My current inkling is that parallelisation can and should be handled outside the core routines of geodist. This package includes local optimisations for the way various components of distance calculations are handled for most metrics (but not for geodesic). Neglecting the advantages of these, then large parallel jobs can be implemented by wrapping a parallel::clusterApply or whatever around the desired calculations. If multi-core calculations really do make a huge difference for any given job, then this kind of simple wrapping will be effective. My current assumption is that this will not be the case for most common usage of this package, and single-thread usage will suffice, leaving the package in its current light and clean state.

In this light, I think the real resolution of this issue will come through comparing (1) a package-external parallelisation wrapper with (2) equivalent internal RcppParallel wrappers with (3) current code. My assumption above then amounts to assuming that the first 2 of those 3 will be similar, effectively obviating any need to internalise the parallelisation within this package. I'll try to find time for that comparison within the next couple of weeks. (And note in closing that it'll only make a difference for huge jobs of at least N~O(106).)

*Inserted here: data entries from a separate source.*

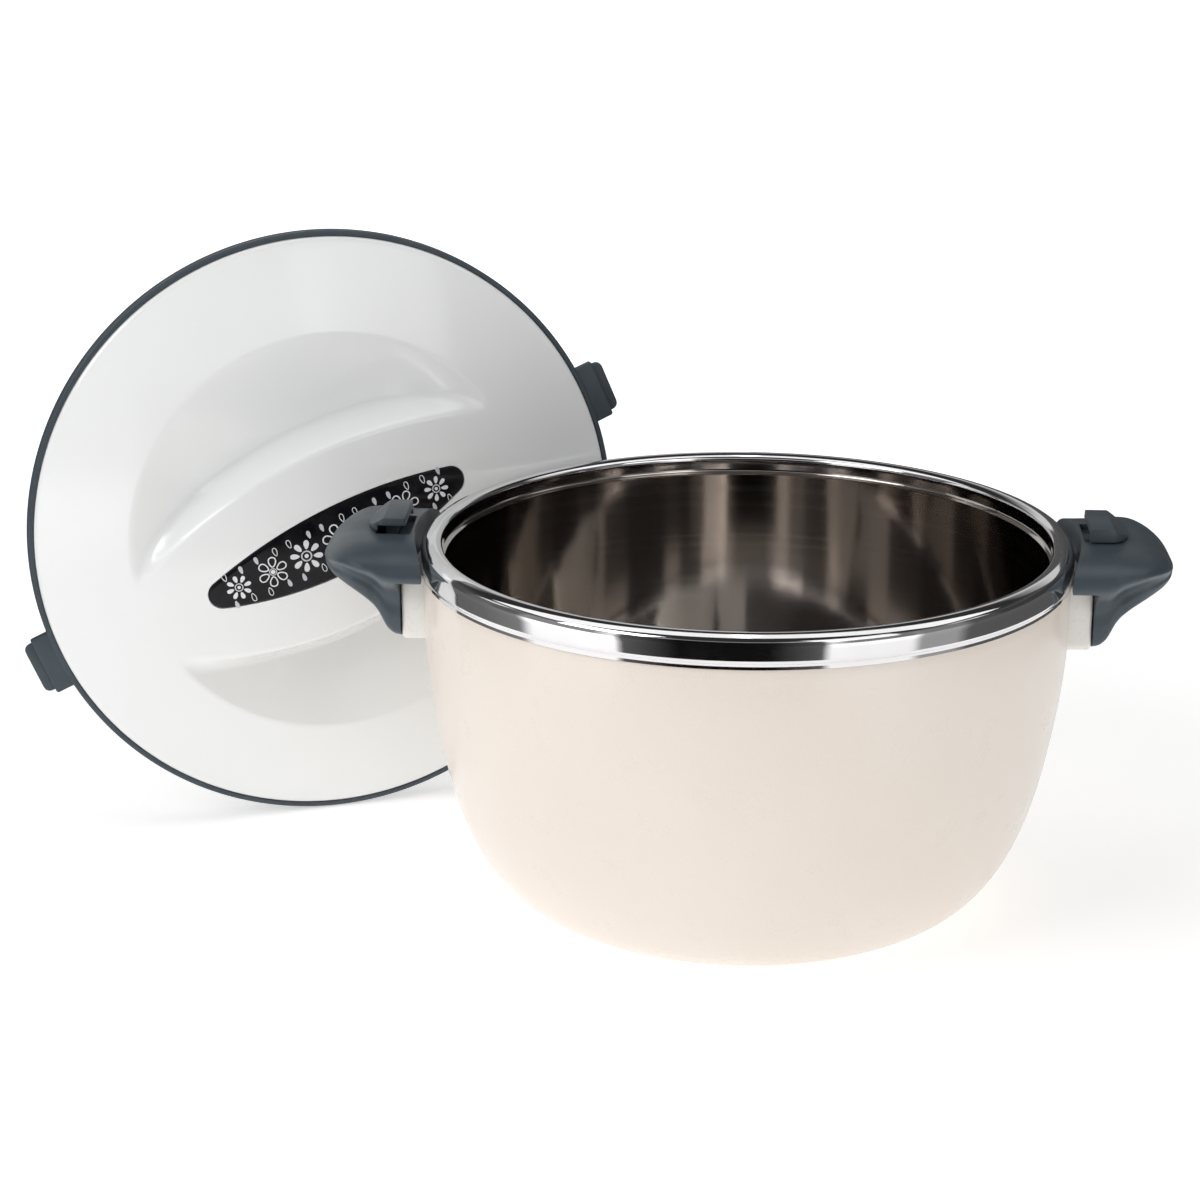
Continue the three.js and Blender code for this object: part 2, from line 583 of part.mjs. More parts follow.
function lensOutline(halfLength, halfWidth, endRadius) {
  const reach = halfLength - endRadius;
  const rise = halfWidth - endRadius;
  const bow = (reach ** 2 + rise ** 2) / (2 * rise); // plan radius of the long sides, less the ends
  const open = Math.atan2(reach, bow - rise);
  const outline = new THREE.Shape();
  outline.absarc(0, rise - bow, bow + endRadius, Math.PI / 2 - open, Math.PI / 2 + open, false);
  outline.absarc(-reach, 0, endRadius, Math.PI / 2 + open, (3 * Math.PI) / 2 - open, false);
  outline.absarc(0, bow - rise, bow + endRadius, (3 * Math.PI) / 2 - open, (3 * Math.PI) / 2 + open, false);
  outline.absarc(reach, 0, endRadius, -Math.PI / 2 + open, Math.PI / 2 - open, false);
  return outline;
}

// Everything under the dome's surface lowered by `depth`.
function underDome(depth) {
  const rings = [0, ...coverRings, LID_COVER_RADIUS];
  return solid(turned([
    [0, 0],
    [LID_COVER_RADIUS, 0],
    ...rings.toReversed().map((radius) => [radius, domeHeight(radius) - depth]),
  ], COVER_STEPS));
}

const lensPrism = (grow) => solid(raised(
  lensOutline(INLAY_HALF_LENGTH + grow, INLAY_HALF_WIDTH + grow, INLAY_END_RADIUS + grow),
  1, LID_EDGE_HEIGHT + LID_CROWN + 1, 5));

function lidCover() {
  const edge = LID_COVER_RADIUS;
  const inner = edge - LID_COVER_WALL;
  const top = [...coverRings, edge - 1.5].map((radius) => [radius, domeHeight(radius)]);
  const under = coverRings.map((radius) => [radius, domeHeight(radius) - LID_COVER_WALL]);
  const cover = turned([
    [0, domeHeight(0)],
    ...top,
    [edge, LID_EDGE_HEIGHT - 0.8],
    [edge, LID_EDGE_HEIGHT - 3],
    [inner, LID_EDGE_HEIGHT - 3],
    ...under.toReversed(),
    [0, domeHeight(0) - LID_COVER_WALL],
  ], COVER_STEPS);
  const place = cover.attributes.position;
  for (let i = 0; i < place.count; i += 1) {
    place.setZ(i, place.getZ(i) - scoopDepth(place.getX(i), place.getY(i)));
  }
  const seat = lensPrism(FIT).subtract(underDome(INLAY_THICKNESS + FIT));
  return solid(cover).subtract(seat);
}

const lidInlay = () => lensPrism(0).intersect(underDome(0)).subtract(underDome(INLAY_THICKNESS));

// The dark ring carries the cover, the seal and the two lugs that the latches hold.
const RING_SHELF = 3.4;
const RING_INNER = 118;

// One step of a lug, from inside the ring out to `reach`, with round outer corners.
function lugStep(reach, half, corner, height) {
  const root = LID_RADIUS - 3;
  const outline = new THREE.Shape();
  outline.moveTo(root, -half);
  outline.lineTo(reach - corner, -half);
  outline.absarc(reach - corner, -half + corner, corner, -Math.PI / 2, 0, false);
  outline.absarc(reach - corner, half - corner, corner, 0, Math.PI / 2, false);
  outline.lineTo(root, half);
  return raised(outline, LUG_BOTTOM, height);
}

function lidRing() {
  let ring = solid(turned([
    [RING_INNER, 0],
    [LID_RADIUS - 0.8, 0],
    [LID_RADIUS, 0.8],
    [LID_RADIUS, 2.8],
    [LID_RADIUS - 0.7, 3.3],
    [LID_RADIUS, 3.8],
    [LID_RADIUS, LID_RING_HEIGHT - 0.6],
    [LID_RADIUS - 0.6, LID_RING_HEIGHT],
    [LID_COVER_RADIUS + FIT, LID_RING_HEIGHT],
    [LID_COVER_RADIUS + FIT, RING_SHELF],
    [RING_INNER, RING_SHELF],
  ]));
  for (const turn of [0, Math.PI]) {
    const thick = lugStep(LUG_LEDGE_RADIUS, LUG_HALF_WIDTH, 0.4, LUG_HEIGHT).rotateZ(turn);
    const ledge = lugStep(LUG_REACH, LUG_LEDGE_HALF_WIDTH, 3, LUG_LEDGE_HEIGHT).rotateZ(turn);
    ring = ring.add(solid(thick)).add(solid(ledge));
  }
  return ring.subtract(solid(drum(LID_COVER_RADIUS + FIT, RING_SHELF, LID_RING_HEIGHT + 1)));
}

const lidSeal = () => turned([
  [RING_INNER + 0.3, -0.4],
  [RING_INNER + 0.3, -4.6],
  [RING_INNER + 1.4, -4.6],
  [MOUTH_RADIUS - 0.6, -3.2],
  [MOUTH_RADIUS - 0.6, -2.2],
  [RING_INNER + 1.8, -2],
  [RING_INNER + 1.8, -0.4],
]);

// A shallow steel pan that closes the lid from below.
const PAN_DEPTH = 7;
const PAN_RADIUS = RING_INNER - FIT;
const PAN_WALL = 1;

const lidInnerPan = () => turned([
  [0, -PAN_DEPTH],
  [PAN_RADIUS - 8, -PAN_DEPTH],
  [PAN_RADIUS - 2, -PAN_DEPTH + 1.4],
  [PAN_RADIUS, -PAN_DEPTH + 4],
  [PAN_RADIUS, RING_SHELF],
  [PAN_RADIUS - PAN_WALL, RING_SHELF],
  [PAN_RADIUS - PAN_WALL, -PAN_DEPTH + 4.4],
  [PAN_RADIUS - 2.8, -PAN_DEPTH + 2.3],
  [PAN_RADIUS - 8.4, -PAN_DEPTH + PAN_WALL],
  [0, -PAN_DEPTH + PAN_WALL],
]);

const lidInsulation = () => turned([
  [0, -PAN_DEPTH + PAN_WALL + FIT],
  [PAN_RADIUS - 10, -PAN_DEPTH + PAN_WALL + FIT],
  [PAN_RADIUS - 4, -PAN_DEPTH + 4.4],
  [PAN_RADIUS - 4, 5],
  [PAN_RADIUS - 12, 7.6],
  [0, 7.6],
]);

// ---------------------------------------------------------------- assembly
const casserole = new THREE.Group();

function addPiece(group, name, shape, look, place = [0, 0, 0]) {
  const body = shape.isBufferGeometry ? solid(shape) : shape;
  const mesh = new THREE.Mesh(geometryOf(body), new THREE.MeshStandardMaterial(look));
  mesh.name = name;
  mesh.position.set(...place);
  group.add(mesh);
}

function addBody() {
  addPiece(casserole, 'outer_shell', outerShell(), CREAM);
  addPiece(casserole, 'body_insulation', bodyInsulation(), FOAM);
  addPiece(casserole, 'liner_bowl', linerBowl(), LINER_STEEL);
  addPiece(casserole, 'rim_ring', rimRing(), POLISHED);
  addPiece(casserole, 'base_cover', baseCover(), CREAM);
  baseScrewPlaces().forEach(([x, y], i) => {
    addPiece(casserole, `base_screw_${i + 1}`, baseScrew(), SCREW_STEEL, [x, y, BASE_WELL_DEPTH - FIT]);
  });
}

// One handle with its bracket, latch and fasteners; the left one is turned half round.
function addHandle(side, turn) {
  const group = new THREE.Group();
  group.rotation.z = turn;
  casserole.add(group);
  addPiece(group, `handle_bracket_${side}`, handleBracket(), BRACKET_WHITE);
  addPiece(group, `handle_grip_${side}`, handleGrip(), SLATE);
  addPiece(group, `latch_slider_${side}`, latchSlider(), SLATE);
  addPiece(group, `latch_retainer_${side}`, latchRetainer(), GREY_NYLON);
  addPiece(group, `latch_screw_${side}`, retainerScrew(), SCREW_STEEL,
    [STEM_MIDDLE, 0, RETAINER_TOP - RETAINER_THICKNESS - 0.1]);
  addPiece(group, `detent_spring_${side}`, detentSpring(), SPRING_STEEL);
  [['front', -HANDLE_SCREW_SPREAD], ['back', HANDLE_SCREW_SPREAD]].forEach(([end, across]) => {
    addPiece(group, `handle_screw_${side}_${end}`, handleScrew(), SCREW_STEEL,
      [HANDLE_SCREW_SEAT - 0.3, across, HANDLE_SCREW_HEIGHT]);
  });
}

// The lid stands on its edge: its outer face looks forwards and a little to the right.
function addLid() {
  const stand = new THREE.Group();
  const lean = degrees(LID_STAND.lean);
  const height = LID_RADIUS * Math.cos(lean);
  stand.position.set(LID_STAND.x, LID_STAND.y, height);
  stand.rotation.set(Math.PI / 2 - lean, 0, degrees(LID_STAND.facing), 'ZYX');
  const lid = new THREE.Group();
  lid.rotation.z = degrees(LID_STAND.turn);
  stand.add(lid);
  casserole.add(stand);
  addPiece(lid, 'lid_cover', lidCover(), GLOSS_WHITE);
  addPiece(lid, 'lid_inlay', lidInlay(), GLOSS_BLACK);
  addPiece(lid, 'lid_ring', lidRing(), SLATE);
  addPiece(lid, 'lid_seal', lidSeal(), SILICONE);
  addPiece(lid, 'lid_insulation', lidInsulation(), FOAM);
  addPiece(lid, 'lid_inner_pan', lidInnerPan(), LINER_STEEL);
}

addBody();
addHandle('right', 0);
addHandle('left', Math.PI);
addLid();

export default casserole;
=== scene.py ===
import math

import bmesh
import bpy
import numpy as np
from mathutils import Matrix, Vector


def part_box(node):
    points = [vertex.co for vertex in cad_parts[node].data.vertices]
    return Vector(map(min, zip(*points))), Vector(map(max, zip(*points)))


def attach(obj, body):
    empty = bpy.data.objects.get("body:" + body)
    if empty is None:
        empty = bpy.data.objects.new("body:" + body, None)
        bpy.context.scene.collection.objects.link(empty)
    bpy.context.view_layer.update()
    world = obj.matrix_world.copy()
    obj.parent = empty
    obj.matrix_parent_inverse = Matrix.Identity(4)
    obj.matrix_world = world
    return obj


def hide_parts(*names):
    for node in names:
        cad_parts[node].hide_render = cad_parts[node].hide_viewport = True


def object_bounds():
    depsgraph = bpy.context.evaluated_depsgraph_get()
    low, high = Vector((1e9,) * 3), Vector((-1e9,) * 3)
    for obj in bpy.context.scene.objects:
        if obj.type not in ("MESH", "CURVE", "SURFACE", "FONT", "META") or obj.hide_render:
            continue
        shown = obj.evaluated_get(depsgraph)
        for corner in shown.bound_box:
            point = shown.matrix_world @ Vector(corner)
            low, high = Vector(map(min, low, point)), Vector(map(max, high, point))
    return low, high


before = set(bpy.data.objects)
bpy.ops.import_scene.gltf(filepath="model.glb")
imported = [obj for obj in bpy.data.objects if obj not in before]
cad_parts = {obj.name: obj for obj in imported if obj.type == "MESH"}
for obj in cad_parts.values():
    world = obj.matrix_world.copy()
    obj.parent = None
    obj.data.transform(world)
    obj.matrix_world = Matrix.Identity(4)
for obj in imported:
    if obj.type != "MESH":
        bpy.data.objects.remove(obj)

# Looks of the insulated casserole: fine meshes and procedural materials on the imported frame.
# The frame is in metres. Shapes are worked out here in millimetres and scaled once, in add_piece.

cad_low, cad_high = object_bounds()

MM = 0.001
ROUND = 256  # facets around the large round pieces
TAU = 2 * math.pi


# ------------------------------------------------------------------ sizes read from the frame
def corners(node):
    """The corners of a CAD node, each once, in millimetres."""
    points = np.array([v.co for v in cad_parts[node].data.vertices]) / MM
    return np.unique(points.round(3), axis=0)


def distances(node, ceiling):
    """Distances from the Z axis of a node's corners up to a height."""
    points = corners(node)
    level = points[:, 2] <= ceiling
    return np.hypot(points[level, 0], points[level, 1])


def reach(node, ceiling=math.inf):
    """Farthest that a node gets from the Z axis below a height."""
    return distances(node, ceiling).max()


def nearest(node, ceiling=math.inf):
    """Nearest that a node gets to the Z axis below a height."""
    return distances(node, ceiling).min()


def span(node):
    """Lowest and highest corner of a CAD node in millimetres."""
    low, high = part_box(node)
    return np.array(low) / MM, np.array(high) / MM


rim_low, rim_high = span("rim_ring")
shell_high = span("outer_shell")[1]
liner_low, liner_high = span("liner_bowl")
bracket_low, bracket_high = span("handle_bracket_right")
grip_high = span("handle_grip_right")[1]
latch_low, latch_high = span("latch_slider_right")
cover_high = span("base_cover")[1]

RIM_RADIUS = rim_high[0]
RIM_TOP = rim_high[2]
RIM_LIP_BOTTOM = rim_low[2]
MOUTH_RADIUS = nearest("rim_ring")
SHELL_RADIUS = reach("outer_shell")
SHELL_EDGE = RIM_LIP_BOTTOM - 0.3  # upper edge of the shell's outside, under the rim's lip
BASE_LEVEL = 0.01  # corners up to this height lie on the table
FOOT_RADIUS = reach("outer_shell", BASE_LEVEL)
BRACKET_REACH = bracket_high[0]
HANDLE_REACH = grip_high[0]
FIT = 0.4  # play between pieces that lie against each other


def lid_placement():
    """Matrix, in millimetres, from the lid's own axes (ridge along X, face along +Z) to the frame."""
    seal, ring, inlay = corners("lid_seal"), corners("lid_ring"), corners("lid_inlay")
    middle = seal.mean(axis=0)
    axis = np.linalg.svd(seal - middle)[2][2]
    axis *= -np.sign(axis[1])
    ridge = np.linalg.svd(inlay - inlay.mean(axis=0))[2][0]
    ridge -= axis * (ridge @ axis)
    ridge *= np.sign(ridge[0]) / np.linalg.norm(ridge)
    origin = middle + axis * ((ring - middle) @ axis).min()
    placement = np.eye(4)
    placement[:3, 0] = ridge
    placement[:3, 1] = np.cross(axis, ridge)
    placement[:3, 2] = axis
    placement[:3, 3] = origin
    return placement


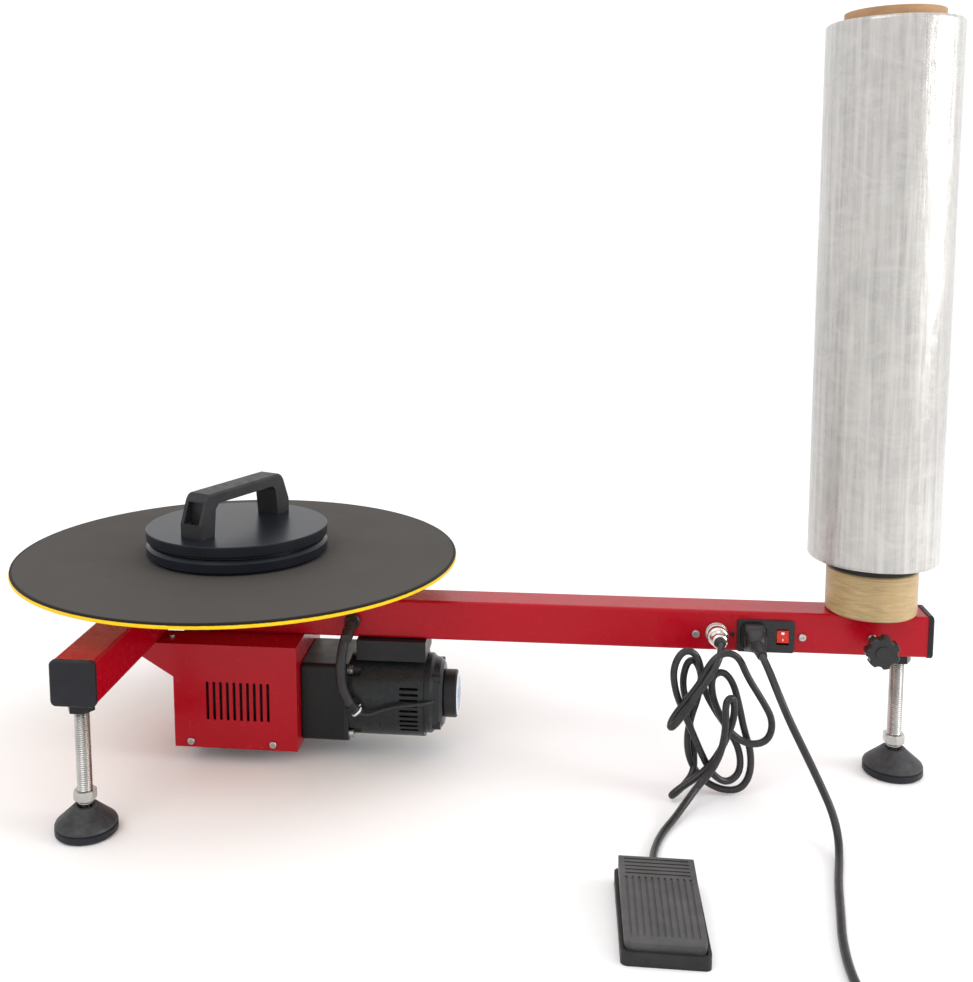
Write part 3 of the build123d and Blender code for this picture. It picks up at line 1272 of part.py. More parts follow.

At the very least, I suspect that this issue ought to prompt a vignette on how to effectively parallelise geodist calculations, and I am happy for it to remain open until either that is done, or until we do ultimately decide to expand the package dependencies and incorporate internal parallelisation. Thanks for the constructive input!